New vs Used Equipment
Used gear can stretch a tight startup budget, but you need to be selective. Audio equipment, lighting, and support gear hold value and work well used. Cameras and lenses should generally be new or near-new because you need reliability, warranty coverage, and consistent sensor/optics performance across jobs.
Buy used tripods, light stands, reflectors, and filters without hesitation—they don’t degrade with age. Consider used lenses from established rental houses with documented history. Never buy used camera batteries or memory cards, and avoid used audio equipment unless it’s from a trusted source. Your reputation depends on equipment reliability, and a failed shoot costs far more than the money you saved on a used camera body.
Where to Buy
- B&H Photo: Full range of professional video equipment with same-day shipping in major cities. Known for fair pricing and generous return policies.
- Adorama: Another established retailer with competitive pricing, rental partnerships, and educational resources.
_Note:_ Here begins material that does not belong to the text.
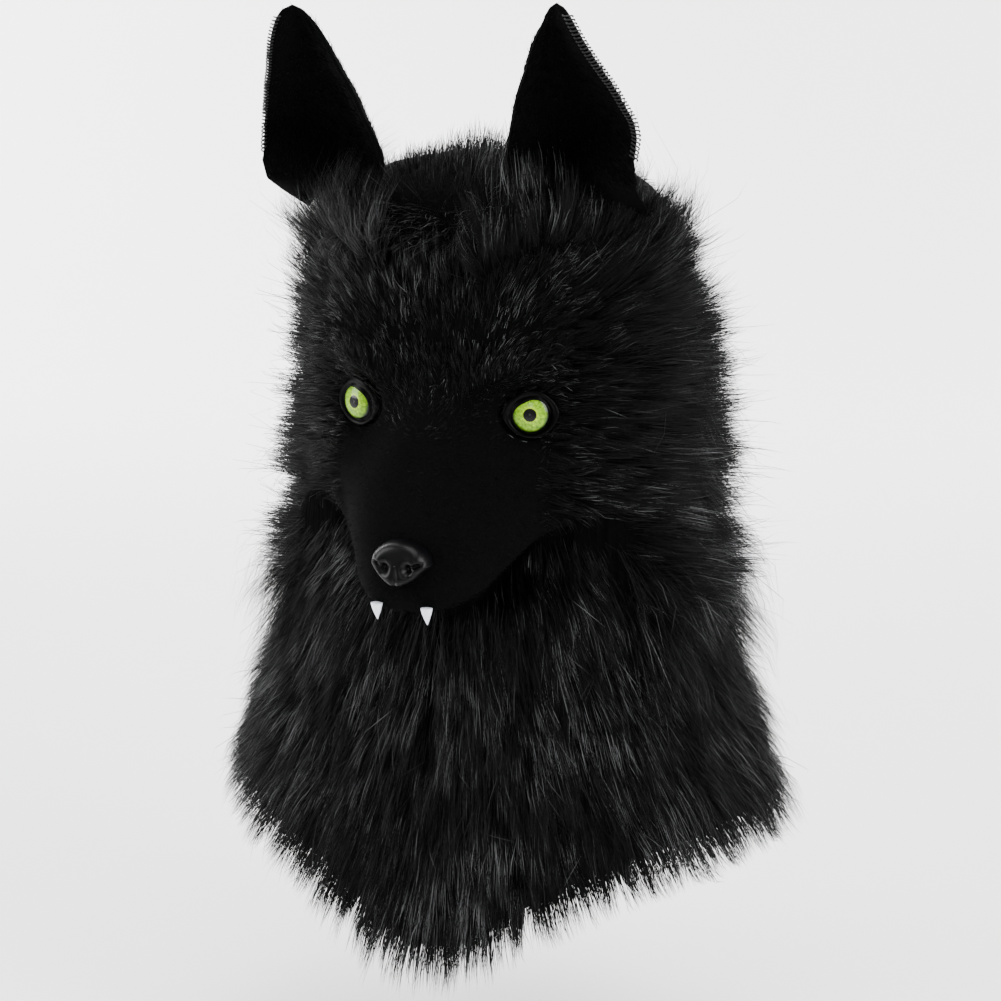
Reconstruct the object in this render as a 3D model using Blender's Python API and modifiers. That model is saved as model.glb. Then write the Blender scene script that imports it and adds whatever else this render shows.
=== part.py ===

- Sweetwater: Especially good for audio equipment, microphones, and pro audio interfaces. Responsive customer service.
- Canon, Sony, Panasonic Direct: Buy directly from manufacturers for new bodies and lenses, sometimes with bundled accessories.
- Used Equipment Marketplaces: KEH Camera, MPB, and Reverb for certified used gear with return windows. Better than private sales for protection.
- Local Rental Houses: Rent specialized equipment for specific projects. Build relationships early—rental houses often sell used inventory at favorable prices.